─── Given information

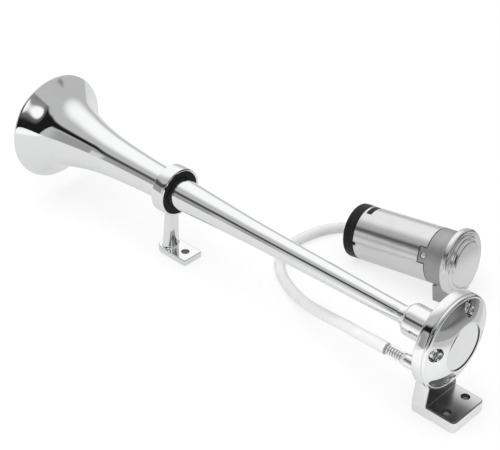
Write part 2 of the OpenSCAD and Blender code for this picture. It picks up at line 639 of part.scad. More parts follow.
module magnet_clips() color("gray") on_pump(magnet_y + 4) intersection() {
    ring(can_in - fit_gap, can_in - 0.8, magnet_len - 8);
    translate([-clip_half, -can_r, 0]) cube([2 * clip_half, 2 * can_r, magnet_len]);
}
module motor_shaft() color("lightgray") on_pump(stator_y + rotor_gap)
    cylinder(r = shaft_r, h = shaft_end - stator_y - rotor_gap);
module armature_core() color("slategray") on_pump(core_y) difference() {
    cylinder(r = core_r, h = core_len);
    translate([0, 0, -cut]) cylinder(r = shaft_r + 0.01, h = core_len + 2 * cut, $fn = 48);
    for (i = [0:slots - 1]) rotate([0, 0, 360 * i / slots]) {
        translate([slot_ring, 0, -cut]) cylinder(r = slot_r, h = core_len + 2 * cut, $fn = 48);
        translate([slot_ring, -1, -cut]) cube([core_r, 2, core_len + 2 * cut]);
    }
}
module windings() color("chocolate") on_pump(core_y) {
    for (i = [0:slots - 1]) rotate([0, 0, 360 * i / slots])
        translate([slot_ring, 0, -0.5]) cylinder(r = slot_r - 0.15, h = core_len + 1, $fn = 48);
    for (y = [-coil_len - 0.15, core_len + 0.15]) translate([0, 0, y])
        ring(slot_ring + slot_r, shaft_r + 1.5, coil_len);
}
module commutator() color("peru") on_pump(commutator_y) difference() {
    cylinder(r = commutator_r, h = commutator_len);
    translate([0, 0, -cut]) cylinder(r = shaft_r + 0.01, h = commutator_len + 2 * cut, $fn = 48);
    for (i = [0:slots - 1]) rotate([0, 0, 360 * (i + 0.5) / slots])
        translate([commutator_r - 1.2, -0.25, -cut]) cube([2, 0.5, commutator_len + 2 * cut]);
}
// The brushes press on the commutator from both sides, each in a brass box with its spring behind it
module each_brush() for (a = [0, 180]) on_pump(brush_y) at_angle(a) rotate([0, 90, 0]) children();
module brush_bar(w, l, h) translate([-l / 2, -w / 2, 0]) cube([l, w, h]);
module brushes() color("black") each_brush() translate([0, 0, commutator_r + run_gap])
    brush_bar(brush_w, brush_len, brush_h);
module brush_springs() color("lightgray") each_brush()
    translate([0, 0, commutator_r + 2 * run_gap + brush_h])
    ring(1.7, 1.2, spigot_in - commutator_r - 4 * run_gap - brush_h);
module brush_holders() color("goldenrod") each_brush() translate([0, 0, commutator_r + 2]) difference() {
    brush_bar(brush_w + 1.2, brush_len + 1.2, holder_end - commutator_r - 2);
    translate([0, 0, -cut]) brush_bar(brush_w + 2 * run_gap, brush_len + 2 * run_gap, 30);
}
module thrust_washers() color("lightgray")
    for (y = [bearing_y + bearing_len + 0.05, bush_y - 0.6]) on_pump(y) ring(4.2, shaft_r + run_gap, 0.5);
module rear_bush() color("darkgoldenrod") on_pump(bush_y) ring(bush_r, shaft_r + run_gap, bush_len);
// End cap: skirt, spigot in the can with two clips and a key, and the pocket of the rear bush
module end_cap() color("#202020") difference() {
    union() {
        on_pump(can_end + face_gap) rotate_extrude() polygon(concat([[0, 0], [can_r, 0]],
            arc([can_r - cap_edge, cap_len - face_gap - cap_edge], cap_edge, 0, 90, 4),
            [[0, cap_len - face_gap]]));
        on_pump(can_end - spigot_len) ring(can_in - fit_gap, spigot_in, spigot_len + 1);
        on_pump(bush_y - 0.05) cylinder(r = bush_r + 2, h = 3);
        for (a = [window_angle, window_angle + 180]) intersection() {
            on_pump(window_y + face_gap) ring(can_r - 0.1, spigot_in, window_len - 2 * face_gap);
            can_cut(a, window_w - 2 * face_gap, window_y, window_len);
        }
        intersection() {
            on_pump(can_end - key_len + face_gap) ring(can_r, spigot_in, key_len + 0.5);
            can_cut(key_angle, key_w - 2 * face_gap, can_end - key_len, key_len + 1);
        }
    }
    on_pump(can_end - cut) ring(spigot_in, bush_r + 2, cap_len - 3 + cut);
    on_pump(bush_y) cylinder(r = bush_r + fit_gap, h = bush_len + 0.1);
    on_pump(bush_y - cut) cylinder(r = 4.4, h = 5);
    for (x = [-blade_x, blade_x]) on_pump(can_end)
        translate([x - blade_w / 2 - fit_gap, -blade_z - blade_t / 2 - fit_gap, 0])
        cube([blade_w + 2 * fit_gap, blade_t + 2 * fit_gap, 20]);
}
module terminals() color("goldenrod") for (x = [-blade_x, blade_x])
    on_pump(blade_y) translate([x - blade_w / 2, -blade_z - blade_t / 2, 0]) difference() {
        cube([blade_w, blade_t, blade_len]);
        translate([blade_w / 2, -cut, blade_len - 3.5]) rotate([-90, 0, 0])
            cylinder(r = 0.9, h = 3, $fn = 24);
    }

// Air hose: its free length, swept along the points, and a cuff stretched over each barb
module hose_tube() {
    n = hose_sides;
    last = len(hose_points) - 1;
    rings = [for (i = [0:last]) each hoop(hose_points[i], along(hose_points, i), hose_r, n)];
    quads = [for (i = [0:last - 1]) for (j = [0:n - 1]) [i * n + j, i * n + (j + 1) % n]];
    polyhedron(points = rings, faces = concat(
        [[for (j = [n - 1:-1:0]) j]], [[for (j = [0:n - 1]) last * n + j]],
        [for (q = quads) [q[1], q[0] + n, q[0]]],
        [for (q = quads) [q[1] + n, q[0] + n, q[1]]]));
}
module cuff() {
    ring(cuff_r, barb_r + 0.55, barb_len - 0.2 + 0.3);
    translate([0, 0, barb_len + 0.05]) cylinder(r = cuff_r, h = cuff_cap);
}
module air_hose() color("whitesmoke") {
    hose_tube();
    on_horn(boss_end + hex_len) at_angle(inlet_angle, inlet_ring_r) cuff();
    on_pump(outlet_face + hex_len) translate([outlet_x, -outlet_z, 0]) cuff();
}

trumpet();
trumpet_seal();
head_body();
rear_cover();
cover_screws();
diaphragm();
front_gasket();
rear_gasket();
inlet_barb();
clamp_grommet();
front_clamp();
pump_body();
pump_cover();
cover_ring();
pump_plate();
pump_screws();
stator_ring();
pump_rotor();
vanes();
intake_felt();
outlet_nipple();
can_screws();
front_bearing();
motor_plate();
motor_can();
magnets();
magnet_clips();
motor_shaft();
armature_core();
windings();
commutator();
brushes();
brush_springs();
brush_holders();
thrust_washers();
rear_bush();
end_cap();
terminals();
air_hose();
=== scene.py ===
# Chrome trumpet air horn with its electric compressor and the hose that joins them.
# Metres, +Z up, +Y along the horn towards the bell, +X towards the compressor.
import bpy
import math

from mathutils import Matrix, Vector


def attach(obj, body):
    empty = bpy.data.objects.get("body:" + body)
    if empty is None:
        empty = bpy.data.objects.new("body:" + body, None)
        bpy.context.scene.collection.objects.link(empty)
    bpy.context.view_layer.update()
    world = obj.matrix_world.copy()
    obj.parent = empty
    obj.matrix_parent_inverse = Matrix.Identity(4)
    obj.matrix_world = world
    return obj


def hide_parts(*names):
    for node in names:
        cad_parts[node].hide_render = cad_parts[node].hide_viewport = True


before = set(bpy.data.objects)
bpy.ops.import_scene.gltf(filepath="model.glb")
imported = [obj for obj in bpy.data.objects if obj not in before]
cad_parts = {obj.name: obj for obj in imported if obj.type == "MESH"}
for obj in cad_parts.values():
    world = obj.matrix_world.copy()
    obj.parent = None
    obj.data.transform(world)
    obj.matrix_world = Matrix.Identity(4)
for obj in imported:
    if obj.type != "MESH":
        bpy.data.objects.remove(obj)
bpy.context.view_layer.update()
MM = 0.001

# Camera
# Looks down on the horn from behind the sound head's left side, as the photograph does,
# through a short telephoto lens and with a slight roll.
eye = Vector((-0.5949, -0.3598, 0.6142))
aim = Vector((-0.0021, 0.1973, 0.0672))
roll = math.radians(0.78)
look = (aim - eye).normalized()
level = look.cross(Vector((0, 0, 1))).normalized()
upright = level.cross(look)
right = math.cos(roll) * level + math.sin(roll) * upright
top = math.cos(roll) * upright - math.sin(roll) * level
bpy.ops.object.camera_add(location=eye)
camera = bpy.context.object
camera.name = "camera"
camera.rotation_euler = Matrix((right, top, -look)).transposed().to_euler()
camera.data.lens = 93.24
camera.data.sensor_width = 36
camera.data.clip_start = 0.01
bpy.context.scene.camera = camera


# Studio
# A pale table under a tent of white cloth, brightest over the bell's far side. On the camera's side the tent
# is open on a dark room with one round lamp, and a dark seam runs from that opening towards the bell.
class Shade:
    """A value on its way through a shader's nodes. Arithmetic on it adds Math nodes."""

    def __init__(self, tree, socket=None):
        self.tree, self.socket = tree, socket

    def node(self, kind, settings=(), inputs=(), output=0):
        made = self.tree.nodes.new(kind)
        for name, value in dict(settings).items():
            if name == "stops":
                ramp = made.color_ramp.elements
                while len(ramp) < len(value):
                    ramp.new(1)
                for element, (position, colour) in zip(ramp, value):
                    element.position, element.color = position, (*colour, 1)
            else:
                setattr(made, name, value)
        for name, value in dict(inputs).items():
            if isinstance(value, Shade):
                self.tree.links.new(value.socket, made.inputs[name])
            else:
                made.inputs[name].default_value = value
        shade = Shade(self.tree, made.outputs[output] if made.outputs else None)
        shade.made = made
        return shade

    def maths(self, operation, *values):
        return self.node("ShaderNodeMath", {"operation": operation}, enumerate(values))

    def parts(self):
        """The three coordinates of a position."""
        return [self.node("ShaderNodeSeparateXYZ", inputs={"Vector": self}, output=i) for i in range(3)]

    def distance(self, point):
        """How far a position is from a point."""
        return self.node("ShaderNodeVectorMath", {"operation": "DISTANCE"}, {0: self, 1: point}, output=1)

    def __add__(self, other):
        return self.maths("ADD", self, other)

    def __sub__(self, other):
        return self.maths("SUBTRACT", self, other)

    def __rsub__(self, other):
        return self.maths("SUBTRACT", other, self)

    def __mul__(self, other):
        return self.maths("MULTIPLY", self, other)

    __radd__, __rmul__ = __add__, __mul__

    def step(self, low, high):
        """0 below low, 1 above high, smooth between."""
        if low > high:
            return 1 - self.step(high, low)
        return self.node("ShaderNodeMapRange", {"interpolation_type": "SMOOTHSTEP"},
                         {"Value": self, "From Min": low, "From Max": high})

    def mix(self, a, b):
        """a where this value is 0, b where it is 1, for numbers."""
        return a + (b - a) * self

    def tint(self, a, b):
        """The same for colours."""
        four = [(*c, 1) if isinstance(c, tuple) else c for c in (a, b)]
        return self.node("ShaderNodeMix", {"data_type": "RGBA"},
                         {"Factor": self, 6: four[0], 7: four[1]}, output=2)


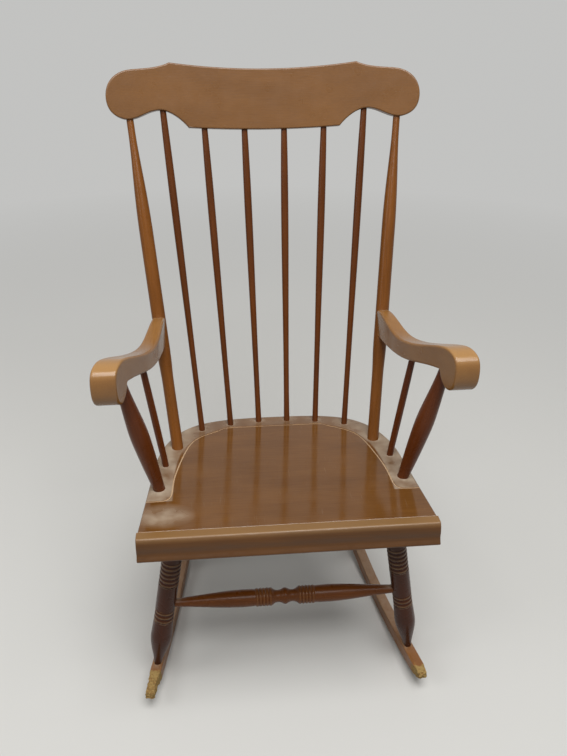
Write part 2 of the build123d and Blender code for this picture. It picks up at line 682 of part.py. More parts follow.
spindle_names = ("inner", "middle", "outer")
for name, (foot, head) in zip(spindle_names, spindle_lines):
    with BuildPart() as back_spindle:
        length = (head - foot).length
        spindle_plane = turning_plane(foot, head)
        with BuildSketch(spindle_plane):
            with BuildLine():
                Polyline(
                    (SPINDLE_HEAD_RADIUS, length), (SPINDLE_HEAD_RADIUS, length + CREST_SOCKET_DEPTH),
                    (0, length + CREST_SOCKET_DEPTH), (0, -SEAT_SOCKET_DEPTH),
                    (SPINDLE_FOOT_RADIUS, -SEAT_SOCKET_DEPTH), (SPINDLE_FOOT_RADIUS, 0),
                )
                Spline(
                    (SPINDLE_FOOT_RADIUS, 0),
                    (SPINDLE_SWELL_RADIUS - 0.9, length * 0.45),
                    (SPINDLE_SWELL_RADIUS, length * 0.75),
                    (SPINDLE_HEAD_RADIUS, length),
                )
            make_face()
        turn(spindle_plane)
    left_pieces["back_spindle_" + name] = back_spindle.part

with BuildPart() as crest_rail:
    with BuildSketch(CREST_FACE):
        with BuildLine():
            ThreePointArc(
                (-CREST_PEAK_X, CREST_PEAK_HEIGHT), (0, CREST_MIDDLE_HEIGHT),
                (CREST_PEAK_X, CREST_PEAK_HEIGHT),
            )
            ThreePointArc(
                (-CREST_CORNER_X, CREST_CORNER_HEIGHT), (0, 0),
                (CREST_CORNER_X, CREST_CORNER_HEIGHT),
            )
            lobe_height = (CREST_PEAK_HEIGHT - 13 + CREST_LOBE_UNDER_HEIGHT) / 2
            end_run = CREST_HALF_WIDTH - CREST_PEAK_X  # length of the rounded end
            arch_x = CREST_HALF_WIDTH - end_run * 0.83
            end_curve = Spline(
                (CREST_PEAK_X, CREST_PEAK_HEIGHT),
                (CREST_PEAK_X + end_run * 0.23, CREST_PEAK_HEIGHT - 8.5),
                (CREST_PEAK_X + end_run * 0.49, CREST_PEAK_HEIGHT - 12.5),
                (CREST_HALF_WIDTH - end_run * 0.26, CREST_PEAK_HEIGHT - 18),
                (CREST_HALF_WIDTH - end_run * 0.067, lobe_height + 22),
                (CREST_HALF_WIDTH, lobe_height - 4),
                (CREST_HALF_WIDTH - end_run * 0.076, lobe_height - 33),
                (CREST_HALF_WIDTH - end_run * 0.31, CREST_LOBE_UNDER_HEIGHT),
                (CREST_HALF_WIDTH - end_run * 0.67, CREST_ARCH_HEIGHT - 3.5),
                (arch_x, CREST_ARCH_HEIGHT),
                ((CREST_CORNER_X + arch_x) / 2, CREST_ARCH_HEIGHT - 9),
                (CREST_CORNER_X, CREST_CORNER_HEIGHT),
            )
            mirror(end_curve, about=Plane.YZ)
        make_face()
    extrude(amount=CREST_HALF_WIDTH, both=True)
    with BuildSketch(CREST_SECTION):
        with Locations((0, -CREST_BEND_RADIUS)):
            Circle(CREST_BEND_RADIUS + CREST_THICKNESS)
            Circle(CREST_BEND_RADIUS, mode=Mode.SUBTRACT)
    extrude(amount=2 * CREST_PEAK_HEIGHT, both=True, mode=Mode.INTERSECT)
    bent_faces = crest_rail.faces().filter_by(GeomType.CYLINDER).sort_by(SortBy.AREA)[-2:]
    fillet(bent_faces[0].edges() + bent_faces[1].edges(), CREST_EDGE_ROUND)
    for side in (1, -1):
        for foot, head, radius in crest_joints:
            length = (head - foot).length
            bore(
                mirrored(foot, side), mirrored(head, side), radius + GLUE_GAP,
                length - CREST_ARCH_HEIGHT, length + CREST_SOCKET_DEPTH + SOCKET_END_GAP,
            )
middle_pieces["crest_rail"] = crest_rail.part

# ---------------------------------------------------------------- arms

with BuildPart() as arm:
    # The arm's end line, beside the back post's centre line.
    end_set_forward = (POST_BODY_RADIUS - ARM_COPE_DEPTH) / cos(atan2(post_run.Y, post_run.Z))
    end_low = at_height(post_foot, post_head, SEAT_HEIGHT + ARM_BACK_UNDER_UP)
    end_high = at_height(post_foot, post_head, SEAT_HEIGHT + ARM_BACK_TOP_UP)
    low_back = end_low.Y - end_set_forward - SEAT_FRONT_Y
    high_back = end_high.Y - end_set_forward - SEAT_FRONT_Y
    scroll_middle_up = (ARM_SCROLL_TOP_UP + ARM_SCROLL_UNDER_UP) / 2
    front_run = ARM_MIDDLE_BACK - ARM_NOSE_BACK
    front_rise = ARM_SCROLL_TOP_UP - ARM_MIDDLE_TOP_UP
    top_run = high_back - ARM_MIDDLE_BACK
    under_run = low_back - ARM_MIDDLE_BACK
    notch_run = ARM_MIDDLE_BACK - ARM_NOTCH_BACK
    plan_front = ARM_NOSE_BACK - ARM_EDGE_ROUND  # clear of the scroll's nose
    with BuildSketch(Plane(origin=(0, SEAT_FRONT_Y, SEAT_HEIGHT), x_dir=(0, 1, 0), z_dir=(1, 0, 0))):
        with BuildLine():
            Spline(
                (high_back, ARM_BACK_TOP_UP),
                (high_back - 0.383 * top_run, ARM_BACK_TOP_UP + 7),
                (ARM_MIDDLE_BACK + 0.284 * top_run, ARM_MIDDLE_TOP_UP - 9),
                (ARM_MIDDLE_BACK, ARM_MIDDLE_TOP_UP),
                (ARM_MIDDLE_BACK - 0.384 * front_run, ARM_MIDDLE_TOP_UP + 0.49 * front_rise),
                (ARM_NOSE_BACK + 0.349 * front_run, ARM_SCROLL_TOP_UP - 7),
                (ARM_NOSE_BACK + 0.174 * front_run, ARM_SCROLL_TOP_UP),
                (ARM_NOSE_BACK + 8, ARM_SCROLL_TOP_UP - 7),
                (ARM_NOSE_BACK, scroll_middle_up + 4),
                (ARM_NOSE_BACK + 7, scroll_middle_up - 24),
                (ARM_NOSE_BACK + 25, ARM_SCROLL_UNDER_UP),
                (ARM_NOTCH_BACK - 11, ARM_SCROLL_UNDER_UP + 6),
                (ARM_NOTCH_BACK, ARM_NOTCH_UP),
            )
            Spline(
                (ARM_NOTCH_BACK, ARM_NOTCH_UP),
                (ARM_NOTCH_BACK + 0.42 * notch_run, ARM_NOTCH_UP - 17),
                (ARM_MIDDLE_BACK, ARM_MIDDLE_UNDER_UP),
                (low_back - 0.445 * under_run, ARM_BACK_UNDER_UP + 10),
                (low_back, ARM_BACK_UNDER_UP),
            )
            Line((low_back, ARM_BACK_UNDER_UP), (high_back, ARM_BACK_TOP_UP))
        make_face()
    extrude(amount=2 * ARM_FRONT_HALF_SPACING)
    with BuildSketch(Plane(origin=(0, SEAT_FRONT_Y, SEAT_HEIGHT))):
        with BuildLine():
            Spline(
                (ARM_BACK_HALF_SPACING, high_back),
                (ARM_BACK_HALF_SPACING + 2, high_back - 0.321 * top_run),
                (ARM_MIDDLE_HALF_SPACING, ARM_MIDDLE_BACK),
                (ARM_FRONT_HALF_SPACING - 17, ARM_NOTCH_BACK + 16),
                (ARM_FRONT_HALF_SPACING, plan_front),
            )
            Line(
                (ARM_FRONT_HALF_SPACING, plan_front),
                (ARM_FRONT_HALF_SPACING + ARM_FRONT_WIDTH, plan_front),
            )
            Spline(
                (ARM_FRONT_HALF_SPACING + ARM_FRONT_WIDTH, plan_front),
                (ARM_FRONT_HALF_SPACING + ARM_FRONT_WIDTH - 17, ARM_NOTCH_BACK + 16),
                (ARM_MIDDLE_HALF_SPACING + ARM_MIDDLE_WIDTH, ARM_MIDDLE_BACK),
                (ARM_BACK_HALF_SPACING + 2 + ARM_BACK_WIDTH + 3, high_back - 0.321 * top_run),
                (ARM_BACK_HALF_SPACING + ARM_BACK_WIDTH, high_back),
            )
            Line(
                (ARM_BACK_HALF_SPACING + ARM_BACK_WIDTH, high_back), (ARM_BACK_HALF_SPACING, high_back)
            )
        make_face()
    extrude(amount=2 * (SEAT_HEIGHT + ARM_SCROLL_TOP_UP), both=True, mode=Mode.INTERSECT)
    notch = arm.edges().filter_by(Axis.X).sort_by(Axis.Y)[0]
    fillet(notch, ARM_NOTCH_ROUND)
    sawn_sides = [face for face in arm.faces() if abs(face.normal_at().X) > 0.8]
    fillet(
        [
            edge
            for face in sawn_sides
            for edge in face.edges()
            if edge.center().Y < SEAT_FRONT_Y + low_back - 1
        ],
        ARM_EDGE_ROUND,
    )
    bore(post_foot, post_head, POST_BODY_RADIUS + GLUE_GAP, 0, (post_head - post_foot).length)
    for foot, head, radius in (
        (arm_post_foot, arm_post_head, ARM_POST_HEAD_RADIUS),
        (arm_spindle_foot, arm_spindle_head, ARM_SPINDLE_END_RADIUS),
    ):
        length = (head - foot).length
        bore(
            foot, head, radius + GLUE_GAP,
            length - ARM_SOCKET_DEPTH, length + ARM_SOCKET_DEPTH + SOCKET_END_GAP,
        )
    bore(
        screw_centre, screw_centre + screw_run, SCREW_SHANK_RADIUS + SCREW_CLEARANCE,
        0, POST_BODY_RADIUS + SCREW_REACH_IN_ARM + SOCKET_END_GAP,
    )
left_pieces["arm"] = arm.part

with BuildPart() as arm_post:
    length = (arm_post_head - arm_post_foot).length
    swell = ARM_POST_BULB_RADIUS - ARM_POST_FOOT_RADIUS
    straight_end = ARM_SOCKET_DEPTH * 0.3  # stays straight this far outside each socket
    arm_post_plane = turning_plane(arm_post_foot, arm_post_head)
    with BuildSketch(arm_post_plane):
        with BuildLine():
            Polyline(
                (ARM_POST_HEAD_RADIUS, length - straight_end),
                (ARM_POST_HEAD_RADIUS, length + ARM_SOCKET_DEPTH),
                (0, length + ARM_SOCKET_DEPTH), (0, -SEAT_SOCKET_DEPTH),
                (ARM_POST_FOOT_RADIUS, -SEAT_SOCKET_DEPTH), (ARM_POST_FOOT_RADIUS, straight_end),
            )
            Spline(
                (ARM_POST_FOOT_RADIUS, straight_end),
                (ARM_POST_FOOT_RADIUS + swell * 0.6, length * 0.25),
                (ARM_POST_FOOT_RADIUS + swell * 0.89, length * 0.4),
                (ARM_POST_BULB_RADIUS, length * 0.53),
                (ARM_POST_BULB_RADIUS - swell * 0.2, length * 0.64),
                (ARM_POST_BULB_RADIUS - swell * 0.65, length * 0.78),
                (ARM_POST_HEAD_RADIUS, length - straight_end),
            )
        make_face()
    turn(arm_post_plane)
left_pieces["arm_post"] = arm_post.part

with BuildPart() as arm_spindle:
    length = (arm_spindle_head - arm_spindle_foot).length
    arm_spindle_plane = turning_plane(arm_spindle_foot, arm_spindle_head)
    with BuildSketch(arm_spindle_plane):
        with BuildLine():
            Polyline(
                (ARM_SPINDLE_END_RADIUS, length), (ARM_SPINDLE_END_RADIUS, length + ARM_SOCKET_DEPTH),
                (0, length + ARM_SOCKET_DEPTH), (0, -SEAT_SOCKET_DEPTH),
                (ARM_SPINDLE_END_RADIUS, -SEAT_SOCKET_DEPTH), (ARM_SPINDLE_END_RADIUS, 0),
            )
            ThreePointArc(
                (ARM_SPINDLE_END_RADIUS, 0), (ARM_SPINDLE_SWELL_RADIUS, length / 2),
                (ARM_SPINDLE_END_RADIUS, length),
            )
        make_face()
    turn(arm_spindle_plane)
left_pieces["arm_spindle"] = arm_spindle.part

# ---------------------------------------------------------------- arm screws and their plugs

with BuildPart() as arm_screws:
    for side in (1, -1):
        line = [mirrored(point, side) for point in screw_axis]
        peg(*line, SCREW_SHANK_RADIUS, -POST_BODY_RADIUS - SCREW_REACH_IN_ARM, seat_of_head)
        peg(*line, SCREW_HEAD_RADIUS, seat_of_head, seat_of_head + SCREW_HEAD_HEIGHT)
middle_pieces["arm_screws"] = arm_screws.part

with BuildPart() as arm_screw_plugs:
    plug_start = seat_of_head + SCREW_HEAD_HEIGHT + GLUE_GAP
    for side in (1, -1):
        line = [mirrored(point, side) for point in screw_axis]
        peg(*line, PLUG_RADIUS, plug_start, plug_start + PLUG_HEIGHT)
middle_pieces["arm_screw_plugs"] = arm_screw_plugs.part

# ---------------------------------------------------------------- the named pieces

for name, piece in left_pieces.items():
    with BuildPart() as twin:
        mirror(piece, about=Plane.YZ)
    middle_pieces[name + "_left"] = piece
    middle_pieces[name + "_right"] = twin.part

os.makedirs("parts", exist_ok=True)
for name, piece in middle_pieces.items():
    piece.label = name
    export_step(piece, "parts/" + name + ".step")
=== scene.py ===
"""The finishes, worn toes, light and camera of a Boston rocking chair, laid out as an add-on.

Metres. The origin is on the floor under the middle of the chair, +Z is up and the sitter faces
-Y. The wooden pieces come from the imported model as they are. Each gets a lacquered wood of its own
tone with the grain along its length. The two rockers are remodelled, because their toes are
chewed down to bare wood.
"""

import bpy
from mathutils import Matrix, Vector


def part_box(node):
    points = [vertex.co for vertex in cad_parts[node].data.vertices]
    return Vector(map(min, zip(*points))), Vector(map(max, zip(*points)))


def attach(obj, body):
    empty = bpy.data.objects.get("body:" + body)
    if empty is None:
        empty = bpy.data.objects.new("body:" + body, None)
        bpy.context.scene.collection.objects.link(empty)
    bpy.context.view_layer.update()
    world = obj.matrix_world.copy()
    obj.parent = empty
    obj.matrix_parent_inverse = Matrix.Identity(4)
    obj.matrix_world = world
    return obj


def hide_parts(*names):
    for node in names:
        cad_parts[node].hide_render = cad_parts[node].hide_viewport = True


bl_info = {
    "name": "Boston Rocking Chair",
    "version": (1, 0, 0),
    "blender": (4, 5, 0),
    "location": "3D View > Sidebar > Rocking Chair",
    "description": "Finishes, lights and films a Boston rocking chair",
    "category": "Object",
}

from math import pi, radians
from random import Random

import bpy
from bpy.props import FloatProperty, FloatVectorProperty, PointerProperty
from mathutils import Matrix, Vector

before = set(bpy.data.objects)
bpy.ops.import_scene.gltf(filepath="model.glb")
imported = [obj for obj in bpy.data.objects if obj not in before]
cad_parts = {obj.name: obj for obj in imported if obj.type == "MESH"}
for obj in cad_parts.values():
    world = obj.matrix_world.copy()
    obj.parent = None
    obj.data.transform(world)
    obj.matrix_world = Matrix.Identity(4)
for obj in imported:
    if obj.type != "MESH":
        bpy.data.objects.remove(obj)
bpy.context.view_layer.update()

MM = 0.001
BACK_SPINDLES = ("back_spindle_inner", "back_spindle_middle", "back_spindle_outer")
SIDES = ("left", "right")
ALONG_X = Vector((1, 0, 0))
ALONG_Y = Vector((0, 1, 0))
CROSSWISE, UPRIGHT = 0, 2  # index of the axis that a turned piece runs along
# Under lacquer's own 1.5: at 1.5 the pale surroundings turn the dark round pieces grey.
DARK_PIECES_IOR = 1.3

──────

Your goal —
Set down, exactly and alone, the run of lines from the line that has "the named pieces" to the line that has "as an add-on.".

Full output —
# ---------------------------------------------------------------- the named pieces

for name, piece in left_pieces.items():
    with BuildPart() as twin:
        mirror(piece, about=Plane.YZ)
    middle_pieces[name + "_left"] = piece
    middle_pieces[name + "_right"] = twin.part

os.makedirs("parts", exist_ok=True)
for name, piece in middle_pieces.items():
    piece.label = name
    export_step(piece, "parts/" + name + ".step")
=== scene.py ===
"""The finishes, worn toes, light and camera of a Boston rocking chair, laid out as an add-on.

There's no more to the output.